Assuming we are successful in raising sufficient financing, our long-term growth strategy is focused on our CO2 tertiary recovery operations.  The crude oil production from our tertiary recovery projects depends on having access to sufficient amounts of CO2.  Our ability to produce this oil would be hindered if our supply of CO2 were limited due to problems with the supply, delivery, quality of the supplied CO2, problems with our facilities, including compression equipment, or catastrophic pipeline failure.  We have received no CO2 to date.  We do not currently have a CO2 supply agreement.  If we are not successful in obtaining the required amount of CO2 to achieve crude oil production or the crude oil production in the future were to decline as a result if a decrease in delivered CO2 supply, it could have a material adverse effect on our financial condition and results of operations and cash flows.

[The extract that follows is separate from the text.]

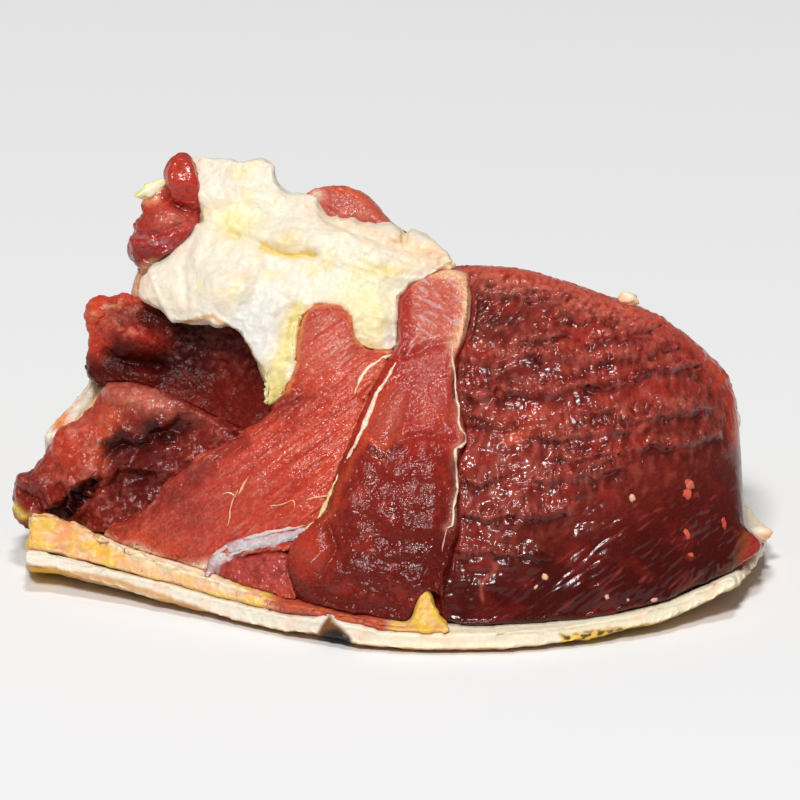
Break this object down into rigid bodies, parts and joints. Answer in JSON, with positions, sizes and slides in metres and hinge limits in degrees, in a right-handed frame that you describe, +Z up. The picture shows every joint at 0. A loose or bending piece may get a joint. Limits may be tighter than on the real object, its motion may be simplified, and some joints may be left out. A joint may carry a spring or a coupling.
{
  "type": "skin-on beef leg meat",
  "caption": "Raw chunk of beef leg lying on its thick hide: a leaning cut face of dark and pale muscles, white fat over the upper left and yellow fat above the hide.",
  "frame": {"origin": "middle of the box round the part, at the underside that it lies on", "axes": "+X to the right along the cut face, +Y away from the side that shows the cut face, +Z up"},
  "size_m": [0.2582, 0.1501, 0.1337],
  "materials": {
    "hide": "scalded skin, tan and singed outside, white and wet at its cut edge",
    "yellow_fat": "soft wet yellow fat",
    "white_fat": "soft wet cream-white fat",
    "dark_muscle": "wet dark red meat",
    "red_muscle": "wet red meat",
    "pale_muscle": "wet pale red meat"
  },
  "bodies": {
    "root": {"hide": "hide", "yellow_fat": "yellow_fat", "centre_muscle": "red_muscle", "small_muscle": "red_muscle", "fan_muscle": "pale_muscle", "fat_cap": "white_fat", "lobes": "red_muscle", "back_muscle": "pale_muscle", "side_muscle": "red_muscle", "round_muscle": "dark_muscle", "hollow_muscle": "dark_muscle"}
  },
  "joints": []
}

Our development and tertiary recovery operations require substantial capital and we may be unable to obtain needed capital or financing on satisfactory terms, which could lead to a loss of properties and a decline in our oil reserves.

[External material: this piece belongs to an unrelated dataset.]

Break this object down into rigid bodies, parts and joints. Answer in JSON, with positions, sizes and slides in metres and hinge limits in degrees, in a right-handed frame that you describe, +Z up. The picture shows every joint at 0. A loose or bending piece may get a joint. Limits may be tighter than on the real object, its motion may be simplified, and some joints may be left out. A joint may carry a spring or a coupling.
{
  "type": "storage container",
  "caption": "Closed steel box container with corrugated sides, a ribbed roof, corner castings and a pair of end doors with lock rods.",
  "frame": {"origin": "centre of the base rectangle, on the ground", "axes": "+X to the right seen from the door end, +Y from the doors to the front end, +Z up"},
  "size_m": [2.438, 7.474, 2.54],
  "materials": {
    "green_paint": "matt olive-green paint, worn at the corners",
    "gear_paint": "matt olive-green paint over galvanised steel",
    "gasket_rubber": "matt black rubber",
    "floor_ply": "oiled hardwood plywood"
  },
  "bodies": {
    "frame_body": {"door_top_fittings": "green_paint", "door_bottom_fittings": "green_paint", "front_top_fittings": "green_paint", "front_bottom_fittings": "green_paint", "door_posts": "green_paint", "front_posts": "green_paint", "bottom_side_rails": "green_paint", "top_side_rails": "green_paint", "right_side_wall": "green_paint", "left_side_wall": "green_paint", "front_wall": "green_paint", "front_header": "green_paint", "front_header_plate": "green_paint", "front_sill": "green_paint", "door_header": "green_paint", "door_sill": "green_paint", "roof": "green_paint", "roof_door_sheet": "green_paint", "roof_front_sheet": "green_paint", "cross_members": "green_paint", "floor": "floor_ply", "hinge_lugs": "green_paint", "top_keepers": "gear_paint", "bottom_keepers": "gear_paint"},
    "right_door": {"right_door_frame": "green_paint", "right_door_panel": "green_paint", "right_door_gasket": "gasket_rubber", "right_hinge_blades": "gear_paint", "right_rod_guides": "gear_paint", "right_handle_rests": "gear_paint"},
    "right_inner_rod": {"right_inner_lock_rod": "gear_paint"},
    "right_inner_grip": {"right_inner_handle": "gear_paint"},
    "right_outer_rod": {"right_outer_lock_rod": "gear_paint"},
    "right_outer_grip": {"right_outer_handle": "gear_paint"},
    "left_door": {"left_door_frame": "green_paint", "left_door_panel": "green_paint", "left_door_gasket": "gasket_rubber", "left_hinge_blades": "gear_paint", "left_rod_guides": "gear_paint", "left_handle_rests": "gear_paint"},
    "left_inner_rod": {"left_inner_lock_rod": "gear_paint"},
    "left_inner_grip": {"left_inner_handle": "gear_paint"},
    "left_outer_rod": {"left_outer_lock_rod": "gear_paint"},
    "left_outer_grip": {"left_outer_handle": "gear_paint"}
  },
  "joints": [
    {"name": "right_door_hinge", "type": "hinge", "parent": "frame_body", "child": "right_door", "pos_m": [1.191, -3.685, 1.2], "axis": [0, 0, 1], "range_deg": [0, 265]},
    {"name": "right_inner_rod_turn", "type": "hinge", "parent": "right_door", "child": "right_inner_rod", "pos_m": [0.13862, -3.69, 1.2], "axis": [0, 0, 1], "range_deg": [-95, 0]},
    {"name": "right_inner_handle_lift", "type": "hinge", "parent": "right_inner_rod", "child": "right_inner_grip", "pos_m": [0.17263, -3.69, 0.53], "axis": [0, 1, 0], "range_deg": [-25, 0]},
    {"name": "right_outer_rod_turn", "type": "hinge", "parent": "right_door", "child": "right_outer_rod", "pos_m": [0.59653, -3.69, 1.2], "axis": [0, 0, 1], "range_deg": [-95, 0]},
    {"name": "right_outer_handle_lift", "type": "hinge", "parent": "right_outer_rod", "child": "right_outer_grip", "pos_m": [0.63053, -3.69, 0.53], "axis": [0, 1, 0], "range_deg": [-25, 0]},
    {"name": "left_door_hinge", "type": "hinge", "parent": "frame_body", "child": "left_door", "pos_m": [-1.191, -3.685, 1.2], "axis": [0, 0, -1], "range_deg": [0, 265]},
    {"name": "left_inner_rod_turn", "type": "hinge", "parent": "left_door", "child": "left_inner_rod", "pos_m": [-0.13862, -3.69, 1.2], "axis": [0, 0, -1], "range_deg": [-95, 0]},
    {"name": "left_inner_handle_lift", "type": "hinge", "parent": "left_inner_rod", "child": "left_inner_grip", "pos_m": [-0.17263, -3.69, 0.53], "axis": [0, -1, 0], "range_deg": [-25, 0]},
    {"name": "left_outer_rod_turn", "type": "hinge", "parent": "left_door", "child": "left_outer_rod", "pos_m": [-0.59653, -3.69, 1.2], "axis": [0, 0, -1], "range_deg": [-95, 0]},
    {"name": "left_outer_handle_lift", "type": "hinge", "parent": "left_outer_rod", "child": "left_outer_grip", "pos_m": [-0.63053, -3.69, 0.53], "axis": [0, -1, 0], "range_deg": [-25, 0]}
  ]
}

The oil industry is capital intensive. We have made and are required to make substantial capital expenditures in our business and operations for the development, production, and acquisition of oil and gas reserves. To date, we have financed capital expenditures primarily with sales of our equity securities and we have financed operating activities through the issuance of short term debt.   Our access to capital is subject to a number of variables, including:

 
·
our proved reserves;
 
·
the amount of oil we are able to produce from existing wells;
 
·
the prices at which the oil is sold; and
 
·
our ability to acquire, locate and produce new reserves.

We may, from time to time, need to seek additional financing, either in the form of increased bank borrowings, sales of debt or equity securities or other forms of financing and there can be no assurance as to the availability or terms of any additional financing. Additionally, we may not be able to obtain debt or equity financing on terms favorable to us, or at all. A failure to obtain additional financing to meet our capital requirements could result in a curtailment of our operations relating to our tertiary recovery operations and development of our fields, which in turn could lead to a possible loss of properties, through foreclosure, if we are unable to meet the terms of our anticipated debt financing and/or forfeiture of the properties pursuant to the terms of their respective leases and a decline in our oil reserves.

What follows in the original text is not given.